Dataset section:
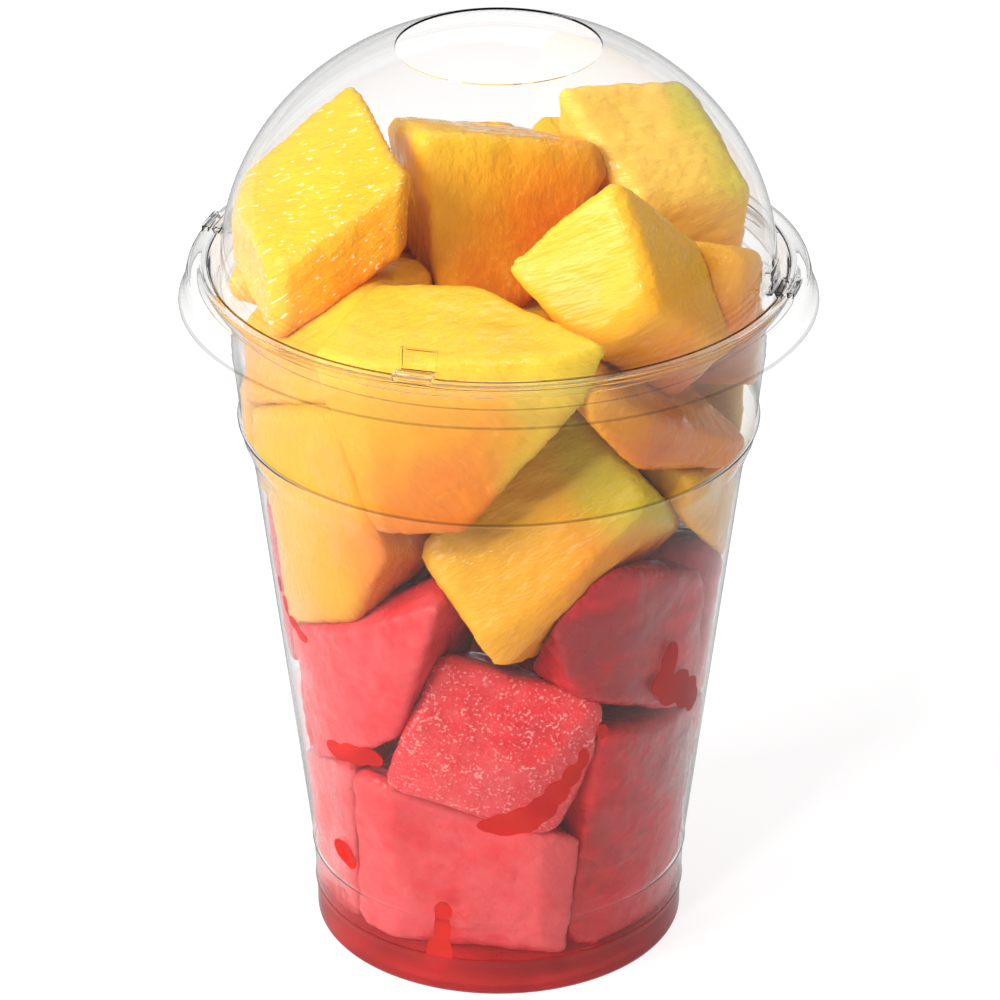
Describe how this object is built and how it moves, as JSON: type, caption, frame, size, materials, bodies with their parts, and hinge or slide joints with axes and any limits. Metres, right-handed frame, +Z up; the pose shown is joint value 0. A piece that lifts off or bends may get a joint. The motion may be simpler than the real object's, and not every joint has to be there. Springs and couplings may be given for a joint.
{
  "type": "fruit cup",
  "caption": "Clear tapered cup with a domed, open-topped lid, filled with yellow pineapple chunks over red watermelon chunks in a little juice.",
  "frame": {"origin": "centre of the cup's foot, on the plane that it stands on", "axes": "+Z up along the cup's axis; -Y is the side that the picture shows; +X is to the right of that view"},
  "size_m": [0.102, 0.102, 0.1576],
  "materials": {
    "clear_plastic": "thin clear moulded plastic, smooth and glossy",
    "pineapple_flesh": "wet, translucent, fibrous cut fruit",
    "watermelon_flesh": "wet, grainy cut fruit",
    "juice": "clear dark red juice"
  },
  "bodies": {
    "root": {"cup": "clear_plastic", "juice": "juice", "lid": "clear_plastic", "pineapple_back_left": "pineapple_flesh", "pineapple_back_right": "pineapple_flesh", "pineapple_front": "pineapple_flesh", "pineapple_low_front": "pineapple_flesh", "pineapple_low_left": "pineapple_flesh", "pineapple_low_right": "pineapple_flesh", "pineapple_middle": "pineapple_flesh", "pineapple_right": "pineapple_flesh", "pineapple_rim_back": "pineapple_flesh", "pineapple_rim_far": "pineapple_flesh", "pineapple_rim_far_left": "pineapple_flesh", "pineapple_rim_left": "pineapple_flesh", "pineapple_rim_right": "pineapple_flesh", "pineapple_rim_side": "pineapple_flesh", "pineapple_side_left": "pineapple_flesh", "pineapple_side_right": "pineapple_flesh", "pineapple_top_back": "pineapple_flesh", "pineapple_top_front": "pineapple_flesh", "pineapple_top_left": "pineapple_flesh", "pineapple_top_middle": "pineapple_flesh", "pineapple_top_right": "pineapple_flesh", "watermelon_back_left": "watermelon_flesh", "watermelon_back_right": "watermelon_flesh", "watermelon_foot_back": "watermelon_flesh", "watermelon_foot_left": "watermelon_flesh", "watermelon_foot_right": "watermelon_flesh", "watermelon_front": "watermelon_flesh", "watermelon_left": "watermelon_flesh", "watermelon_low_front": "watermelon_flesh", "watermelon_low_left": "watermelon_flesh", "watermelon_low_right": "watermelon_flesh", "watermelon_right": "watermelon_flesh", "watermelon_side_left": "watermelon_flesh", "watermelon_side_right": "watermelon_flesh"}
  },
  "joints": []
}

Given request: Return all of the data exactly as it reads.

Full solution:
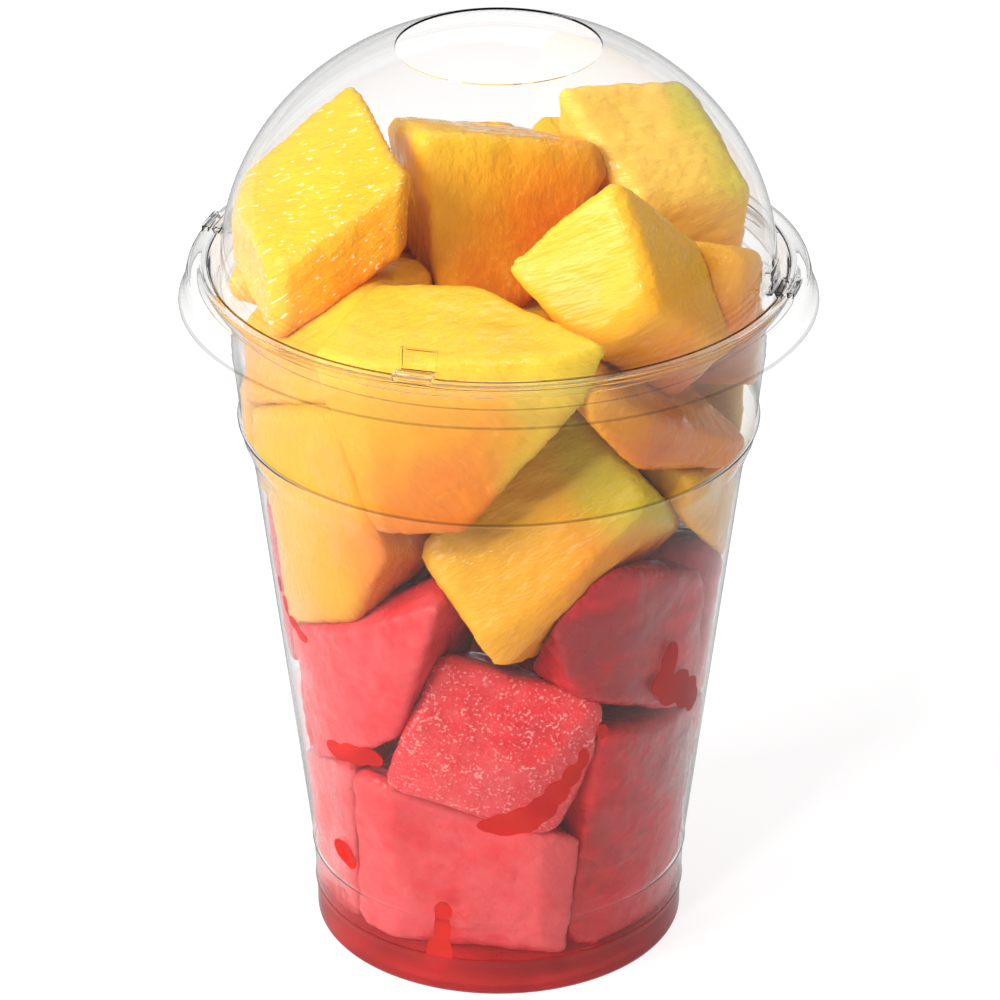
Describe how this object is built and how it moves, as JSON: type, caption, frame, size, materials, bodies with their parts, and hinge or slide joints with axes and any limits. Metres, right-handed frame, +Z up; the pose shown is joint value 0. A piece that lifts off or bends may get a joint. The motion may be simpler than the real object's, and not every joint has to be there. Springs and couplings may be given for a joint.
{
  "type": "fruit cup",
  "caption": "Clear tapered cup with a domed, open-topped lid, filled with yellow pineapple chunks over red watermelon chunks in a little juice.",
  "frame": {"origin": "centre of the cup's foot, on the plane that it stands on", "axes": "+Z up along the cup's axis; -Y is the side that the picture shows; +X is to the right of that view"},
  "size_m": [0.102, 0.102, 0.1576],
  "materials": {
    "clear_plastic": "thin clear moulded plastic, smooth and glossy",
    "pineapple_flesh": "wet, translucent, fibrous cut fruit",
    "watermelon_flesh": "wet, grainy cut fruit",
    "juice": "clear dark red juice"
  },
  "bodies": {
    "root": {"cup": "clear_plastic", "juice": "juice", "lid": "clear_plastic", "pineapple_back_left": "pineapple_flesh", "pineapple_back_right": "pineapple_flesh", "pineapple_front": "pineapple_flesh", "pineapple_low_front": "pineapple_flesh", "pineapple_low_left": "pineapple_flesh", "pineapple_low_right": "pineapple_flesh", "pineapple_middle": "pineapple_flesh", "pineapple_right": "pineapple_flesh", "pineapple_rim_back": "pineapple_flesh", "pineapple_rim_far": "pineapple_flesh", "pineapple_rim_far_left": "pineapple_flesh", "pineapple_rim_left": "pineapple_flesh", "pineapple_rim_right": "pineapple_flesh", "pineapple_rim_side": "pineapple_flesh", "pineapple_side_left": "pineapple_flesh", "pineapple_side_right": "pineapple_flesh", "pineapple_top_back": "pineapple_flesh", "pineapple_top_front": "pineapple_flesh", "pineapple_top_left": "pineapple_flesh", "pineapple_top_middle": "pineapple_flesh", "pineapple_top_right": "pineapple_flesh", "watermelon_back_left": "watermelon_flesh", "watermelon_back_right": "watermelon_flesh", "watermelon_foot_back": "watermelon_flesh", "watermelon_foot_left": "watermelon_flesh", "watermelon_foot_right": "watermelon_flesh", "watermelon_front": "watermelon_flesh", "watermelon_left": "watermelon_flesh", "watermelon_low_front": "watermelon_flesh", "watermelon_low_left": "watermelon_flesh", "watermelon_low_right": "watermelon_flesh", "watermelon_right": "watermelon_flesh", "watermelon_side_left": "watermelon_flesh", "watermelon_side_right": "watermelon_flesh"}
  },
  "joints": []
}